GOAL OF THE EXERCISE
Below you will find a set of lines. Repeat them all exactly.

DATA SHOWN
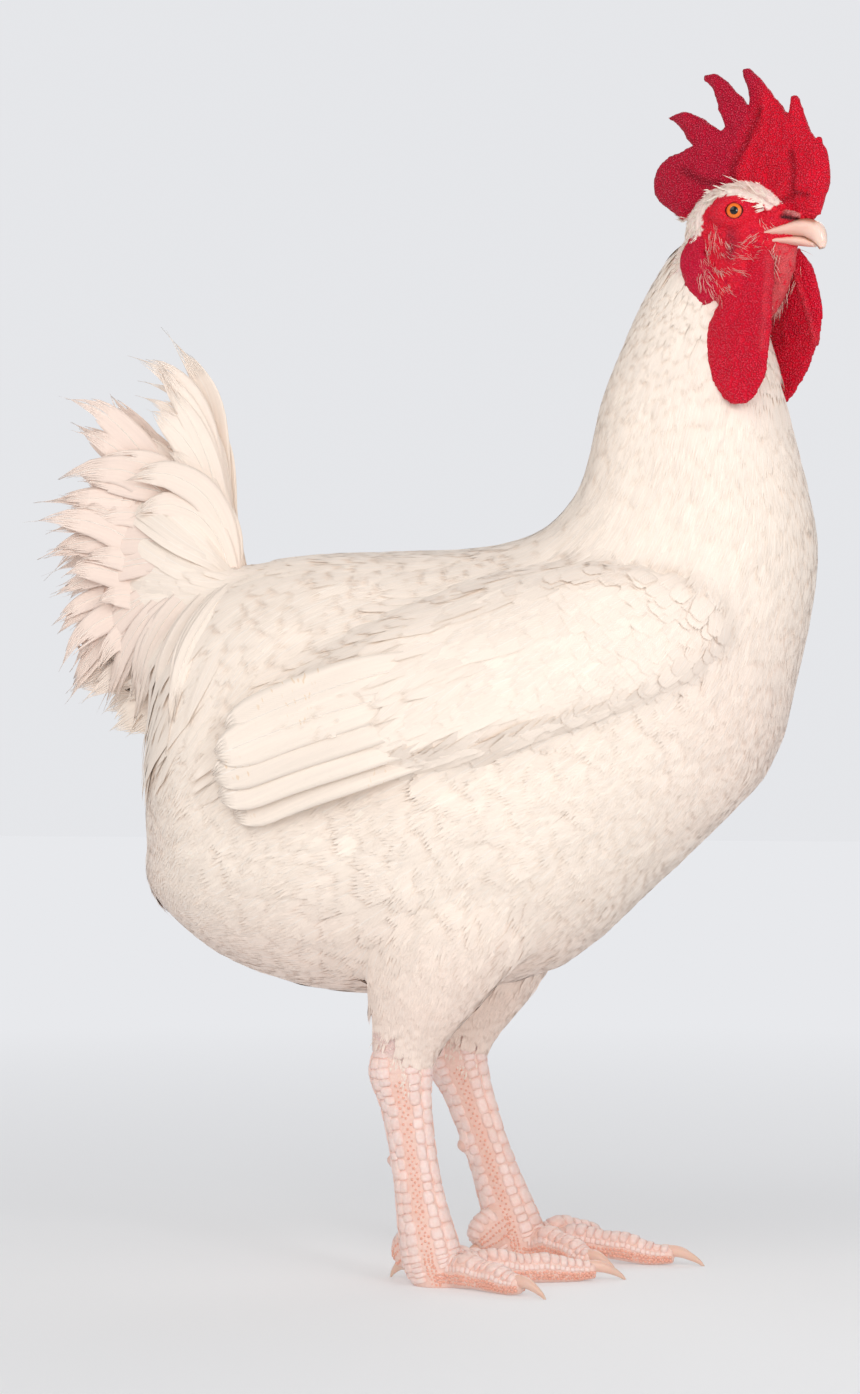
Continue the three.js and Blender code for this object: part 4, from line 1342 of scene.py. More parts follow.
def head_details(points, faces, away):
    """Folds and wrinkles moved into the skin, and the colour and grain of each place; creases and wrinkle
    hollows get painted shade, the wattle's fold a painted highlight.
    """
    h = to_head(points)
    scarlet = np.array(chosen("comb_colour"))
    x, y, z = h.T
    normals = vertex_normals(points, faces)
    near = {name: smoothstep(gap, 2.2, 0.4) for name, gap in away.items()}
    comb = near["comb"] * smoothstep(z, 2, 10)
    wattle = near["wattle"] * smoothstep(z, -10, -22) * (1 - near["neck"] * smoothstep(z, -52, -64))
    lobe = near["lobe"] * (1 - wattle)
    throat = near["throat"] * (1 - wattle) * (1 - near["skull"] * 0.7)
    neck = near["neck"] * (1 - near["skull"]) * (1 - wattle) * (1 - lobe) * (1 - throat)
    face = np.clip(1 - comb - wattle - lobe - neck - throat, 0, 1)
    fold = ridged(h, 3, 7.0, (1, 1, 0.6))
    fine = ridged(h, 9, 2.6)
    broad = ridged(h, 21, 16.0)
    eye = np.hypot(x - 9, z - 4.5)
    move = comb * (1.0 * broad + 0.5 * fold + 0.15 * fine) + wattle * (0.5 * broad + 0.3 * fold + 0.15 * fine)
    move += lobe * (0.35 * fine + 0.3 * fold) + throat * (0.5 * fold + 0.4 * fine)
    shadow = np.zeros(len(points))
    for line, width, depth in COMB_CREASES:
        groove = near_line(x, z, line, width) * comb
        move -= groove * depth
        shadow = np.maximum(shadow, groove)
    arcs = np.sin(eye * 2.1 + 2.5 * fold)
    move += face * (0.35 * arcs + 0.45 * fine + 0.45 * fold) * smoothstep(eye, 8, 12)
    beside = (np.abs(y) > 3) * near["skull"]
    slit = near_line(x, z, NOSTRIL, 1.25) * beside
    lip = near_line(x, z, np.array(NOSTRIL) + [0.5, 2.0], 1.4) * beside
    seam = near_line(x, z, WATTLE_FOLD, 1.7) * wattle
    move += 0.9 * lip - 1.6 * slit
    move += 0.9 * seam
    points = points + normals * move[:, None]
    mark = near_line(x, z, CHEEK_MARK, 3.0) * face * (0.5 + 0.5 * fine)
    bare_neck = smoothstep(x, 8, 16) * smoothstep(z, -68, -54)
    tones = [
        # how much of each form, its two colours, and how far from the first to the second
        (comb, CRIMSON, scarlet, smoothstep(x + 0.35 * (40 - z), -4, 8)),
        # wattle, lobe and face lean further to crimson where their wrinkles sink: painted shade in the
        # hollows; the wattle's base share of crimson and the lobe's crimson low down are their own colour
        (wattle, scarlet, CRIMSON, 0.25 + 0.3 * np.clip(-fold, 0, 1)),
        (lobe, PURPLE_RED, CRIMSON, np.clip(smoothstep(z, -8, -22) - 0.6 * fine, 0, 1)),
        (face, FACE_RED, CRIMSON, np.clip(0.2 - 0.8 * fine - 0.5 * fold, 0, 1)),
        (throat, THROAT_PINK, scarlet, np.clip(0.45 - 0.9 * fine, 0, 0.9)),
        (neck, coat_tone(points), THROAT_PINK, bare_neck),
    ]
    shade = sum(share[:, None] * blend(first, second, at[:, None]) for share, first, second, at in tones)
    shade = shade / np.maximum(sum(share for share, *_ in tones), 1e-3)[:, None]
    shade = shade * (1 - 0.45 * shadow[:, None])
    # lighter red along the wattle's raised fold: a painted highlight on its ridge
    for colour, amount in ((FOLD_PAINTED_HIGHLIGHT, 0.45 * seam), (CHEEK_DARK, 0.75 * np.clip(mark, 0, 1)),
                           (NOSTRIL_PALE, 0.8 * np.clip(lip - slit, 0, 1)),
                           # near black in the nostril's dent: painted shade in its opening
                           (NOSTRIL_PAINTED_SHADE, np.clip(1.3 * slit, 0, 1))):
        shade = blend(shade, colour, amount[:, None])
    wave = 1.2 * ridged(h, 40, 4.0)[:, None] * [1, 0, 0.6]
    hairy = behind_crown_edge(h + wave) & (np.maximum(face, neck) > 0.5)
    shade = np.where(hairy[:, None], coat_tone(points), shade)
    grain = np.clip(comb + 0.9 * wattle + 0.5 * lobe + 0.6 * face + 0.2 * neck + 0.6 * throat, 0, 1)
    grain = np.where(hairy, 0.1, grain)
    return points, shade, grain, hairy.astype(float)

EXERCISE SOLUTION
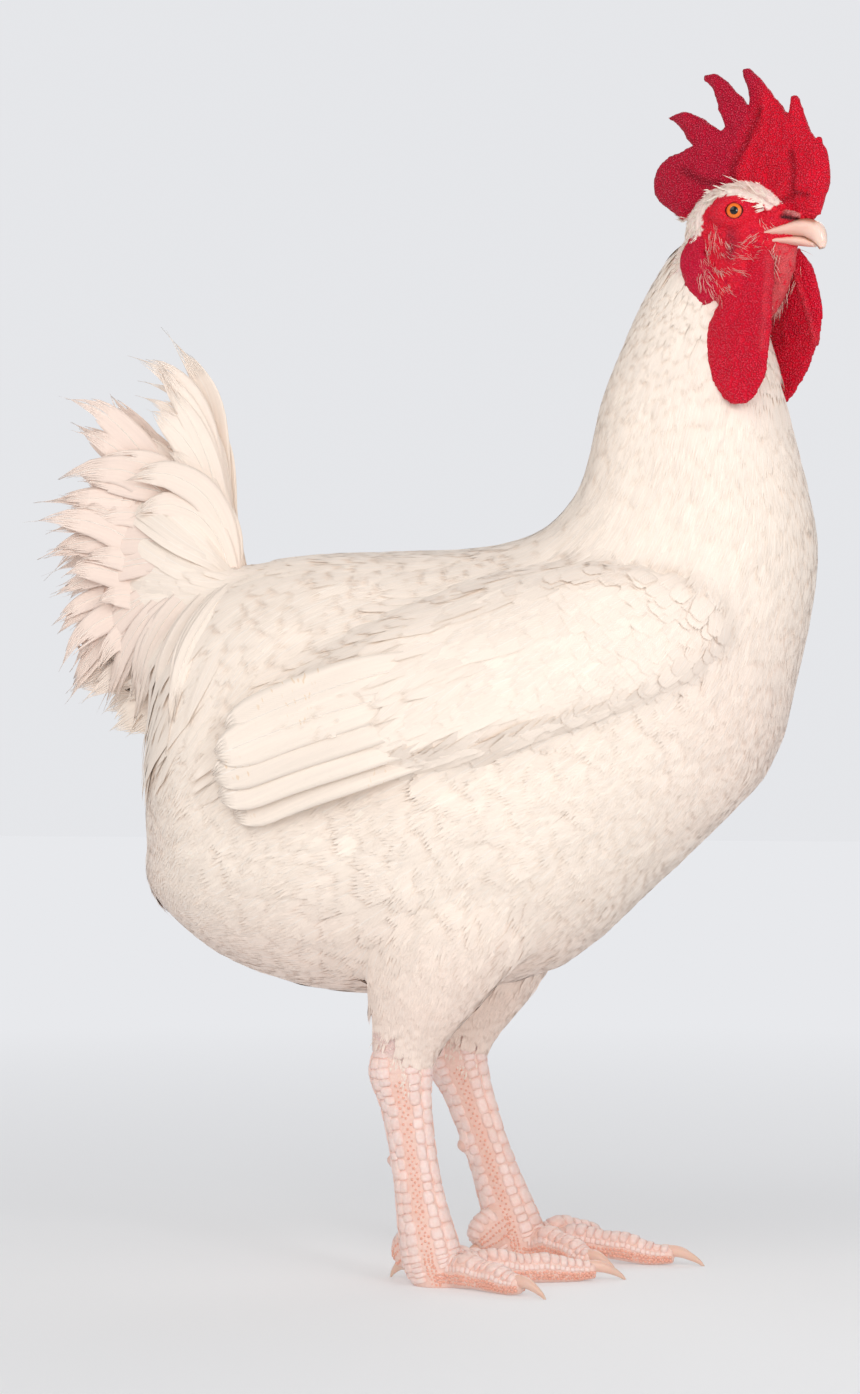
Continue the three.js and Blender code for this object: part 4, from line 1342 of scene.py. More parts follow.
def head_details(points, faces, away):
    """Folds and wrinkles moved into the skin, and the colour and grain of each place; creases and wrinkle
    hollows get painted shade, the wattle's fold a painted highlight.
    """
    h = to_head(points)
    scarlet = np.array(chosen("comb_colour"))
    x, y, z = h.T
    normals = vertex_normals(points, faces)
    near = {name: smoothstep(gap, 2.2, 0.4) for name, gap in away.items()}
    comb = near["comb"] * smoothstep(z, 2, 10)
    wattle = near["wattle"] * smoothstep(z, -10, -22) * (1 - near["neck"] * smoothstep(z, -52, -64))
    lobe = near["lobe"] * (1 - wattle)
    throat = near["throat"] * (1 - wattle) * (1 - near["skull"] * 0.7)
    neck = near["neck"] * (1 - near["skull"]) * (1 - wattle) * (1 - lobe) * (1 - throat)
    face = np.clip(1 - comb - wattle - lobe - neck - throat, 0, 1)
    fold = ridged(h, 3, 7.0, (1, 1, 0.6))
    fine = ridged(h, 9, 2.6)
    broad = ridged(h, 21, 16.0)
    eye = np.hypot(x - 9, z - 4.5)
    move = comb * (1.0 * broad + 0.5 * fold + 0.15 * fine) + wattle * (0.5 * broad + 0.3 * fold + 0.15 * fine)
    move += lobe * (0.35 * fine + 0.3 * fold) + throat * (0.5 * fold + 0.4 * fine)
    shadow = np.zeros(len(points))
    for line, width, depth in COMB_CREASES:
        groove = near_line(x, z, line, width) * comb
        move -= groove * depth
        shadow = np.maximum(shadow, groove)
    arcs = np.sin(eye * 2.1 + 2.5 * fold)
    move += face * (0.35 * arcs + 0.45 * fine + 0.45 * fold) * smoothstep(eye, 8, 12)
    beside = (np.abs(y) > 3) * near["skull"]
    slit = near_line(x, z, NOSTRIL, 1.25) * beside
    lip = near_line(x, z, np.array(NOSTRIL) + [0.5, 2.0], 1.4) * beside
    seam = near_line(x, z, WATTLE_FOLD, 1.7) * wattle
    move += 0.9 * lip - 1.6 * slit
    move += 0.9 * seam
    points = points + normals * move[:, None]
    mark = near_line(x, z, CHEEK_MARK, 3.0) * face * (0.5 + 0.5 * fine)
    bare_neck = smoothstep(x, 8, 16) * smoothstep(z, -68, -54)
    tones = [
        # how much of each form, its two colours, and how far from the first to the second
        (comb, CRIMSON, scarlet, smoothstep(x + 0.35 * (40 - z), -4, 8)),
        # wattle, lobe and face lean further to crimson where their wrinkles sink: painted shade in the
        # hollows; the wattle's base share of crimson and the lobe's crimson low down are their own colour
        (wattle, scarlet, CRIMSON, 0.25 + 0.3 * np.clip(-fold, 0, 1)),
        (lobe, PURPLE_RED, CRIMSON, np.clip(smoothstep(z, -8, -22) - 0.6 * fine, 0, 1)),
        (face, FACE_RED, CRIMSON, np.clip(0.2 - 0.8 * fine - 0.5 * fold, 0, 1)),
        (throat, THROAT_PINK, scarlet, np.clip(0.45 - 0.9 * fine, 0, 0.9)),
        (neck, coat_tone(points), THROAT_PINK, bare_neck),
    ]
    shade = sum(share[:, None] * blend(first, second, at[:, None]) for share, first, second, at in tones)
    shade = shade / np.maximum(sum(share for share, *_ in tones), 1e-3)[:, None]
    shade = shade * (1 - 0.45 * shadow[:, None])
    # lighter red along the wattle's raised fold: a painted highlight on its ridge
    for colour, amount in ((FOLD_PAINTED_HIGHLIGHT, 0.45 * seam), (CHEEK_DARK, 0.75 * np.clip(mark, 0, 1)),
                           (NOSTRIL_PALE, 0.8 * np.clip(lip - slit, 0, 1)),
                           # near black in the nostril's dent: painted shade in its opening
                           (NOSTRIL_PAINTED_SHADE, np.clip(1.3 * slit, 0, 1))):
        shade = blend(shade, colour, amount[:, None])
    wave = 1.2 * ridged(h, 40, 4.0)[:, None] * [1, 0, 0.6]
    hairy = behind_crown_edge(h + wave) & (np.maximum(face, neck) > 0.5)
    shade = np.where(hairy[:, None], coat_tone(points), shade)
    grain = np.clip(comb + 0.9 * wattle + 0.5 * lobe + 0.6 * face + 0.2 * neck + 0.6 * throat, 0, 1)
    grain = np.where(hairy, 0.1, grain)
    return points, shade, grain, hairy.astype(float)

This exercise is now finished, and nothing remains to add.